Students will tackle in-class activities and the project in teams, to exercise collaborative work. Teams will consist of 4 to 5 participants. All team members are expected to contribute equally to the completion of each lab report and project. Each team presents their final product in the last week of classes.

Homework assignments represent 30% of the final grade, lab reports respond for further 30%, and the final project covers the remaining 40% of the course grade^[$G = 0.3 \times H + 0.3 \times L + 0.4 \times P$]. Both homework and lab report with the lowest scores for each student will be dropped when computing homework and lab grades.

## Communication

• Please refer to either Blackboard or Slack for course materials.
• All lecture recordings will be posted on Blackboard.
• Grades are on Blackboard but grade feedback (and other feedback) will be on Github.
• Most communication will be over Slack.
• In order to keep things organized, make sure to make posts in the correct channel.
• Also, post in the thread corresponding to a given lecture or assignment if the question is specific to that assignment.

## Policies

### Participation

In this course class time—either in lecture or lab—is designed to be as interactive as possible. The reasoning is that, like Math, one can only really learn programming by practicing, so we provide as many activities as possible. We also encourage Participation in class, especially when helping fellow students!

### Late work

Late homeworks and lab reports will only be accepted up to 24 hours after their deadline but will carry a -20% penalty. Later homeworks and lab reports and late final projects will not be accepted.

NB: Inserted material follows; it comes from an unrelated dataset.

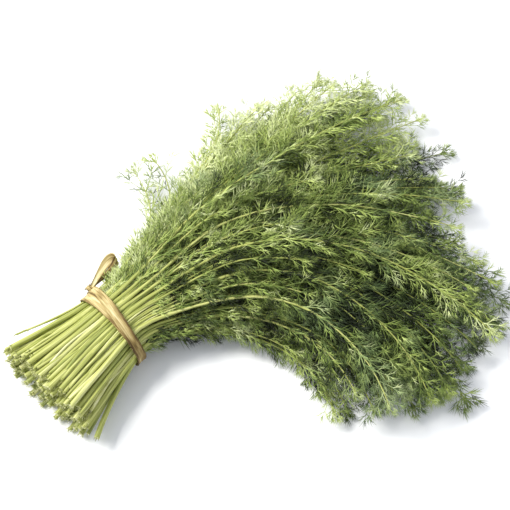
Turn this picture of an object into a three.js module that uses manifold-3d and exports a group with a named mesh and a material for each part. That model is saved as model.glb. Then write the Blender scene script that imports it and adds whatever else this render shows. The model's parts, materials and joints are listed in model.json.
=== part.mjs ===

### Diversity and Inclusiveness

We welcome students from diverse backgrounds, perspectives, experiences, and identities—including gender identity, sexuality, disability, age, socioeconomic status, ethnicity, religion, and culture. We intend to serve well all students in this course, to address learning needs, to present materials that are respectful of diversity, and to foster an inclusive learning environment by sharing the view that diversity brings strengths and benefits.